## Aim of the task
Repeat exactly the lines running from the line that contains "attach(piece, BODY)" to the line that contains "flag out again."; include both ends and add nothing.

## Data block
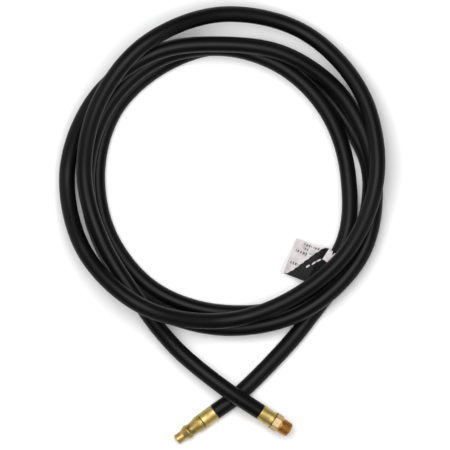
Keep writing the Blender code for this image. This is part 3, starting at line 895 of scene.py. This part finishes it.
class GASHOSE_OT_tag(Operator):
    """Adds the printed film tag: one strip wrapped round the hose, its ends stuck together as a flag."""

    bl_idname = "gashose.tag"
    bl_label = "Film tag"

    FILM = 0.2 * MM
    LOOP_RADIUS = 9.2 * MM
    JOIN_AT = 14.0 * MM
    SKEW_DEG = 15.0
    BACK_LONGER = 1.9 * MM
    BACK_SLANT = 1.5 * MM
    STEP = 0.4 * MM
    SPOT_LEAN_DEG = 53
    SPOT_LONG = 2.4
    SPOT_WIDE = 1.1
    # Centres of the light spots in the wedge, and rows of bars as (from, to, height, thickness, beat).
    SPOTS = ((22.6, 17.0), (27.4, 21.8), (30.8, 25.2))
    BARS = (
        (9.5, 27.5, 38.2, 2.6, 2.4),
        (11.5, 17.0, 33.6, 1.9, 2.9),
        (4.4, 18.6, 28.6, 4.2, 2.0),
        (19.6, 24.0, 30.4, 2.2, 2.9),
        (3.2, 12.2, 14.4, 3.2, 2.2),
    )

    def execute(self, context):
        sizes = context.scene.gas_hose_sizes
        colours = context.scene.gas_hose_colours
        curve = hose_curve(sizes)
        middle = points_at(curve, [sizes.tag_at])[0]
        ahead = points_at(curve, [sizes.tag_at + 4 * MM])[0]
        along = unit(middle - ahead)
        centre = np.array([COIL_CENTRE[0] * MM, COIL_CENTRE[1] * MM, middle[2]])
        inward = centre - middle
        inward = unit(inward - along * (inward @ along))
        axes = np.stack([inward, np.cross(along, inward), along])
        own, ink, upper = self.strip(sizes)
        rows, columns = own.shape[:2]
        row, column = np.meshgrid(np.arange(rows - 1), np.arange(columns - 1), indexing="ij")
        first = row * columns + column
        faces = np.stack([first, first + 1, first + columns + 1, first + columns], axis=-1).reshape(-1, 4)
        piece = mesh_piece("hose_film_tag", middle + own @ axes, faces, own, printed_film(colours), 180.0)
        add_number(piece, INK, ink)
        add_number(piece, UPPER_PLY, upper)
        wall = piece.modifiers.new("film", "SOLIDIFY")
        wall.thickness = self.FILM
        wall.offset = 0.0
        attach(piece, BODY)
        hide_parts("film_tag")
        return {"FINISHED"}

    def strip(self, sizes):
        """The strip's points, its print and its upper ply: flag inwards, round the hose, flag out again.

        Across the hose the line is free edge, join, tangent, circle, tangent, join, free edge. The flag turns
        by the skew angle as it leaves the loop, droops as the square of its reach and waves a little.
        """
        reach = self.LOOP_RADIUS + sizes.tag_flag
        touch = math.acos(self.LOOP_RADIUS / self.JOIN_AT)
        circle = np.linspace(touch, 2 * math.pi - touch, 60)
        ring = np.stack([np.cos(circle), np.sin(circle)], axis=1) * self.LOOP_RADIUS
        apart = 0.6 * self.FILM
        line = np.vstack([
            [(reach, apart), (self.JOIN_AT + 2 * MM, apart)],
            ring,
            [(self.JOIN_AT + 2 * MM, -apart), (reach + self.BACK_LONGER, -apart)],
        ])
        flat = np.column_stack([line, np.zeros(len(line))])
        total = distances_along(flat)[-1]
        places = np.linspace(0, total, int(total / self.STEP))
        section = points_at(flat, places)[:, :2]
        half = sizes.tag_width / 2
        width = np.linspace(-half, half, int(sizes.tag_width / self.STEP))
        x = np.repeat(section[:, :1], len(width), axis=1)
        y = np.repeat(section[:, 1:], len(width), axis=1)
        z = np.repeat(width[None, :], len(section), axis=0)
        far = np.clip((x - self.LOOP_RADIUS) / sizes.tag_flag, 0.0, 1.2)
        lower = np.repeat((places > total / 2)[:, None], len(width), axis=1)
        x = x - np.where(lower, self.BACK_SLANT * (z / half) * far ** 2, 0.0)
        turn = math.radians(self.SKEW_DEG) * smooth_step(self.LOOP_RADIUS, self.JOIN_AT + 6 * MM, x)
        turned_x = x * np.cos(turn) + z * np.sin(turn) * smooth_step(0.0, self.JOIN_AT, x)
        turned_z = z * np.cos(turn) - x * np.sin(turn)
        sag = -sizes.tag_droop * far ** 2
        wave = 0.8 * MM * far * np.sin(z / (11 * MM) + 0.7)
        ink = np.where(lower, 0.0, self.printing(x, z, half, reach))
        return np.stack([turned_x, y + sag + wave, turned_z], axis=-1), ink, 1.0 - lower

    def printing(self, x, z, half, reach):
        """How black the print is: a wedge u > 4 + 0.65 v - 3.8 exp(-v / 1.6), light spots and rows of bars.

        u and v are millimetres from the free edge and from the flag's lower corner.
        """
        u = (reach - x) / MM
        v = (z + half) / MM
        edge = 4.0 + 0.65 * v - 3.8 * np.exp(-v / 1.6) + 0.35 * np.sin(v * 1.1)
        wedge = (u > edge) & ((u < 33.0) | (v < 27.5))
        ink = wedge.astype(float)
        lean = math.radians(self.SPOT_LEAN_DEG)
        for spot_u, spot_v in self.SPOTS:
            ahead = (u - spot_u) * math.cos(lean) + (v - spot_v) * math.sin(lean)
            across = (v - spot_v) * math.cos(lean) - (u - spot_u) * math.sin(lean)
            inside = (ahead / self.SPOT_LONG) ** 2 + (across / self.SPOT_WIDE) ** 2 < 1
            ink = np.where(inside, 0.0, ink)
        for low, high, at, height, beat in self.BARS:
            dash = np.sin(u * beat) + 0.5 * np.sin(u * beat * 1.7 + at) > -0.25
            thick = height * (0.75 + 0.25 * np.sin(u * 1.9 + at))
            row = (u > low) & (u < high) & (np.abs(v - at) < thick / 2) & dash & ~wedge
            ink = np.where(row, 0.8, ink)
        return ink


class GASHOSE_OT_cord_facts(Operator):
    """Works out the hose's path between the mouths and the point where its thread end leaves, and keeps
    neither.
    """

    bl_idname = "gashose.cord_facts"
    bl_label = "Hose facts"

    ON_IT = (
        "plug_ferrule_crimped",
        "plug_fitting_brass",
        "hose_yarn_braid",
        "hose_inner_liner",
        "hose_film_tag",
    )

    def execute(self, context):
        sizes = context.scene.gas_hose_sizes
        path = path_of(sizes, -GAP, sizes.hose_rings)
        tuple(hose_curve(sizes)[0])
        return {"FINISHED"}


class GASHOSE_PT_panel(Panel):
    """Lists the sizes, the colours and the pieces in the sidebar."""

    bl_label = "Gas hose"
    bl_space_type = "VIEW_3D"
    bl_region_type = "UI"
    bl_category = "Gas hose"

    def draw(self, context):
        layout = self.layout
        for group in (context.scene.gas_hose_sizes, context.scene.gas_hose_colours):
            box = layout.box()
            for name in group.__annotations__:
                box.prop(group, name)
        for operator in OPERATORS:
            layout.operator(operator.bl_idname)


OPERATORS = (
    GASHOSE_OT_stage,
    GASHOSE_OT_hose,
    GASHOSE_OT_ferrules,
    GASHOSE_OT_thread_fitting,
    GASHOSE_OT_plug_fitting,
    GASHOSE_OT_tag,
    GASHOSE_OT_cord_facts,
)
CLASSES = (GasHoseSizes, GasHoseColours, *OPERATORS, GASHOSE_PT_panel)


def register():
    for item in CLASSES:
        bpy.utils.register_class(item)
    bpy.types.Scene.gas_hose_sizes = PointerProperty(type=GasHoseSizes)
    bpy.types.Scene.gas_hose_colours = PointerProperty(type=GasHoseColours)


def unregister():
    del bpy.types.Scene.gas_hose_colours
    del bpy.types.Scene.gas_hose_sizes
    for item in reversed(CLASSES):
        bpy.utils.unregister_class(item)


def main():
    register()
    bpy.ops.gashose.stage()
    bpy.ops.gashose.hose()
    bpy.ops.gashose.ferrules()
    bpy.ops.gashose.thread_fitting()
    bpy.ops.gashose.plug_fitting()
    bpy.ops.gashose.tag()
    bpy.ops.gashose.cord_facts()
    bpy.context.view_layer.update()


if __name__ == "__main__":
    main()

## Complete answer
        attach(piece, BODY)
        hide_parts("film_tag")
        return {"FINISHED"}

    def strip(self, sizes):
        """The strip's points, its print and its upper ply: flag inwards, round the hose, flag out again.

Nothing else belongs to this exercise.